APOCALYPTIC PRESIDENT?
HOW THE LEFT'S FEAR OF A RIGHT-WING CHRISTIAN CONSPIRACY GETS GEORGE W. BUSH - AND TODAY'S EVANGELICAL CHRISTIANS - ALL WRONG.

By Alan Jacobs
Alan Jacobs is a professor of English at Wheaton College in Illinois and the author most recently of "A Theology of Reading."

AS THE PRESIDENTIAL election draws closer, some people are asking, in ominous tones, a question: What impact does President Bush's evangelical Christianity have on his administration's policies? As an evangelical, an interpreter of literary and cultural texts, and a long-time observer of the evangelical world, I have both a personal and a professional interest in this question. And I'm here to offer an answer: Probably not much.
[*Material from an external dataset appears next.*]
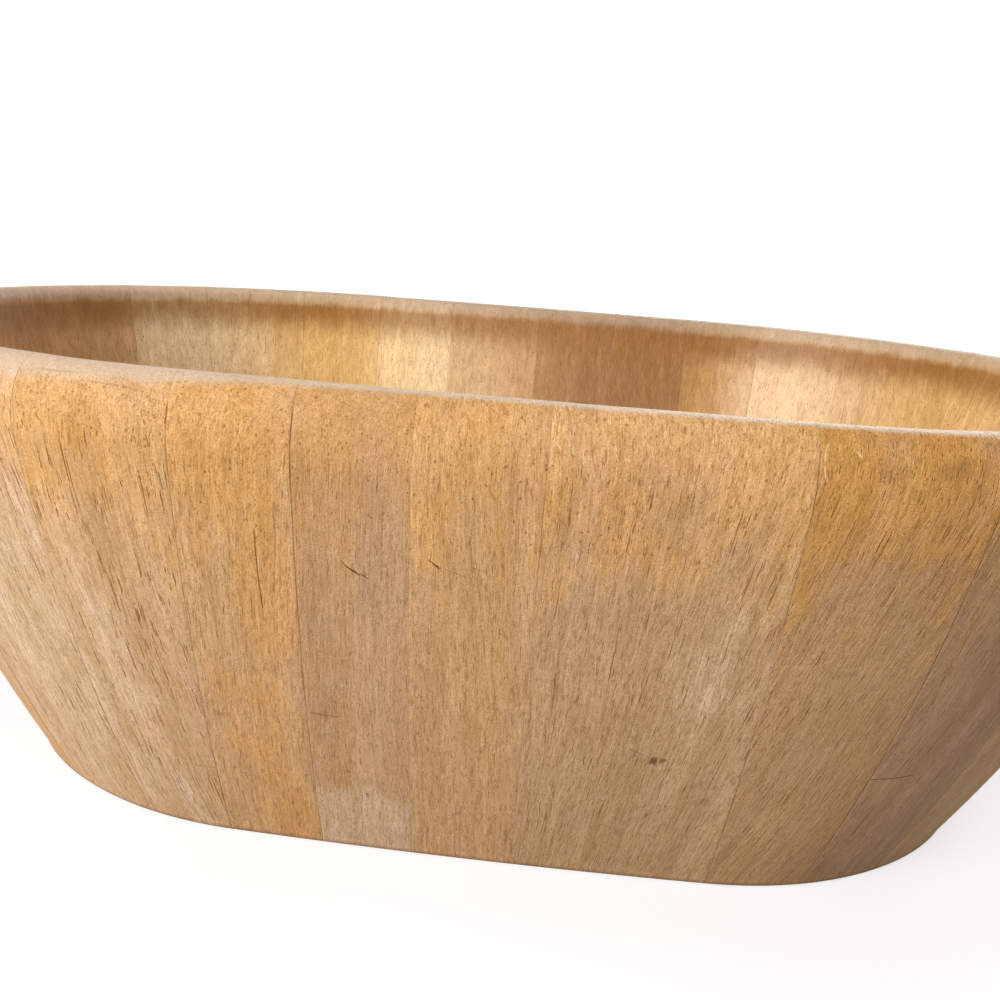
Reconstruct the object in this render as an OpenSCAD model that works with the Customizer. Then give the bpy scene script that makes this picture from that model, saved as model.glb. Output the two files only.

Some pretty smart people disagree. Last November, Joan Didion published an essay in The New York Review of Books that explored the relationship between President Bush and the "religious right," looking closely at the wildly successful apocalyptic "Left Behind" novels by Tim LaHaye and Jerry B. Jenkins. (The series' climactic installment, "Glorious Appearing," went on sale last week.) For Didion, the series is more than just the action-packed tale of a determined band of Christian guerrilla warriors fighting against the forces of the Antichrist in the last days before the Second Coming. It may also be the key to unlocking the hidden agenda of the Bush administration.

Didion thinks she hears language coming from the White House suggesting that the president believes he is God's chosen instrument in our time - just as Rayford Steele, the hero of the "Left Behind" books, is destined to carry out God's will at the end of history. If George W. Bush does understand himself in this way, and if he is influenced by the theology of LaHaye and Jenkins, and if "the President's preferred constituency," as Didion claims, consists of people who believe that whatever happens in the Middle East is "foreordained, necessary to the completion of God's plan" - then we're all in deep weeds indeed.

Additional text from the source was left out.